An Irish painting, 'The Gypsy Caravan' by William Mulready (1786 - 1863), depicts a rural scene with a poor man playing the panpipes and drum, with a tambourine balanced on top.

Some London street entertainers earned their living playing pan-pipes and drum in the streets, often in conjunction with puppet booths or Punch and Judy shows. Henry Mayhew (1812 - 1887) a social researcher, journalist, playwright and advocate of reform published 'London Labour and the London Poor' in 1851. This was a groundbreaking and influential survey of the poor of London. Mayhew interviewed many street entertainers including a 'street musicianer', a performer on 'drum and pipes', who recounted what he did some 30 years before.

"I have played the pandean pipes and the drum for thirty years to street exhibitions of all kinds. I married a young woman that I fell in love with, in the music line. She played a hurdy-gurdy in the streets, so I bought pandean pipes,
as I was always fond of practising music, and I joined her. Times for street-musicianers were good then, but I was foolish. I 'm aware of that now;
but I wasn't particularly partial to hard work; besides, I could make more as a street-musicianer.
When I first started, my wife and I joined a fantoccini. [puppet theatre] It did well. My wife and I made from 9s. to 10s. a-day.

A street puppet theatre came along the road in 1825:

"Its coming was announced by a man playing the Pan-pipes, or "mouth-organ," which he accompanied by beating the long drum;
after him followed the theatre, consisting of a square frame-work about ten feet high, ...
The band of two instruments was set in motion by its performer, who took his station on one side, and the carrier of the theatre assuming the important office of money collector....
Boys came running in from the fields, women with children got "good places," windows were thrown up and well filled, the drummer beat and blew away lustily, the audience increased every minute, .......
In about a minute the tune altered, and the show began".

This description is accompanied by a drawing of a pupper booth.

An 1828 sketch shows the characters in Punch and Judy, together with the pandean pipes and drum player 'bottler' standing outside the booth.
(source: frontispiece in 'The Tragical Comedy or Comical Tragedy of Punch and Judy' by George Cruickshank)
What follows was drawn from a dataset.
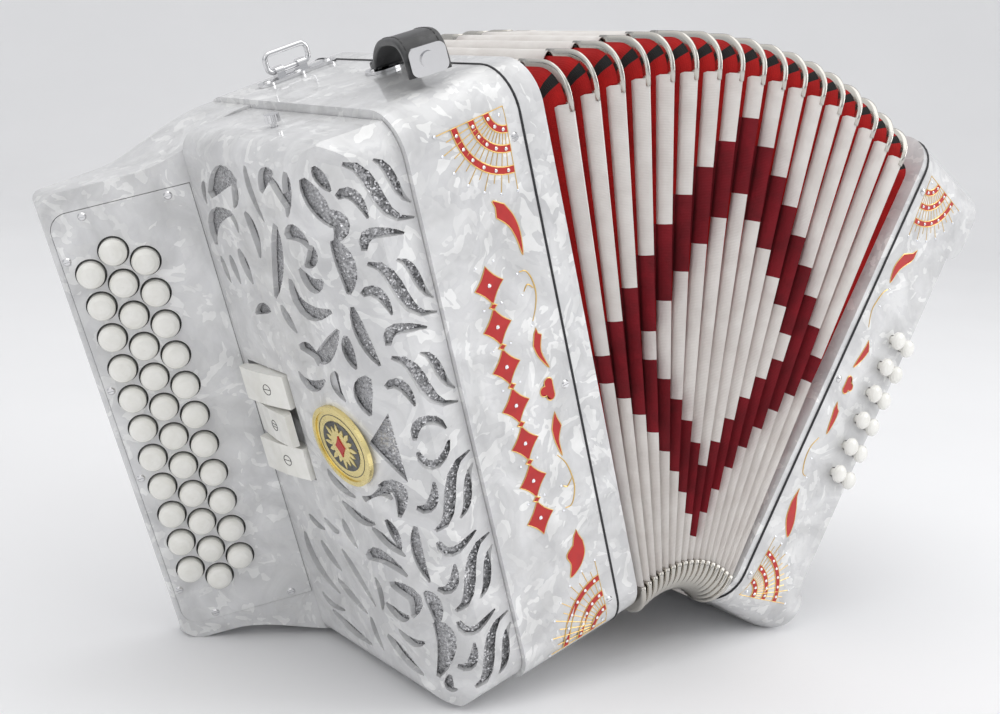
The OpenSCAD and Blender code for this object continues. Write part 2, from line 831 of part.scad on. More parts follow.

A dancing bear was reported on Tuesday Aug 15th 1809 as being accompanied by panpipes and tabor:

"A week Wednesday senight there did with drum and panpipes parade publickly the streets of this town two mountebanks leading by the chain a monster brown bruin."
from: 'The Evolution of an English Town Being the story of the ancient town of PICKERING in Yorkshire ', 1915, Dent, page 225

As pandean pipes became more fashionable in the middle and upper classes, music books with arrangements especially for the pandean pipes were printed, such as 1810 'Third Book of Pandean Music.'

Dances and dance tunes were named after them: 1791 'Vauxhall Saloon. A Pandean Dance' 'The Pandean Dance or Lord Wellington' published in 'Hime's Dances for 1812'. New tunes had 'pandean' in the title, such as in 'The Joseph Kershaw Manuscript; the music of a 19th century Saddleworth Fiddle Player' (begun in 1820).

Often the word pandean is coupled with 'Tekeli' ( or Tekeli, Takele, Tekely, Tekeele). This was the title of an operatic work composed by James Hook (1746-1827) in 1806. Tekeli was a very popular tune which subsequently appeared in many musicians' manuscripts and published collections, for example Goulding's 'Twenty Four Country Dances for the Year 1808'. The same tune is called 'A Favourite Pandean Dance' in local manuscripts in Shropshire, Dorset and Sussex. Similar melodies are in the Hardy MSS under the title 'Pandean Dance in Tekeli', in the Welch MSS of 1800 and the dance occurs in 1809 in 'Wilson's Treasures of Terpsichore'. The tune survived as a merry-go-round tune at Southport Fairground until Victorian days.

Panpipe and drum were often part of a small band. An engraving of the 1814 Thames Frost Fair shows a couple dancing to a group of musicians that include a pan-pipes and drum player. (also printed in the 'Illustrated London News' of 21 December 1844). Whole pandean bands were soon all the rage at fashionable places of entertainment in which every band member played the panpipes and a percussion instrument. The pandean band at Vauxhall Gardens, London, is recorded as playing in 1804, 1818-19, 1822, 1824 and in 1825. The ensemble's repertoire included marches, quick-steps, minuets, waltzes, and airs.( The Encyclopaedia of Musical Instruments, (ed. R Dearling, 1996), has a drawing of a Pandean band playing at Vauxhall Gardens in 1806.At Ranelagh Gardens, another London outdoor pleasure garden, Natalie Corrie was the composer for the Pandean Band around 1810-1815.

The vogue for pandean bands had spread from the military to civilian life from the late eighteenth-century to the end of Regency times. The percussion instruments played in these bands were thought of as giving a fashionable 'Turkish' flavour to the music. The Ottoman Empire had invaded Europe and the military leaders (the princes) were very impressed by the clamour of the loud percussion instruments that led Turkish armies into battle. They had trumpets, drums, cymbals and loud bells and triangles. When the Sultan of Turkey was defeated in battle he made a present of a band of military musicians to the winner, the King of Poland. So of course, every war-like monarch with an eye to his military reputation had to have a loud band too. 'Turkish' instruments quickly became standard for military bands across Europe.

The Turkish Band, with panpipe and drum player, entertain in a print dated 1821: 'Tom and Jerry Larking at a Masquerade Supper', by George Cruikshank (1792 - 1878). James Saggiani's household accounts, Gloucestershire, include "pan pipes for the regiment" (Gloucestershire Archives item D2700/RA2/1/21 1798-1801). A one-man band wearing military uniform includes the pandean pipes (illustrated online Bridgeman Art Library, item no. 249560).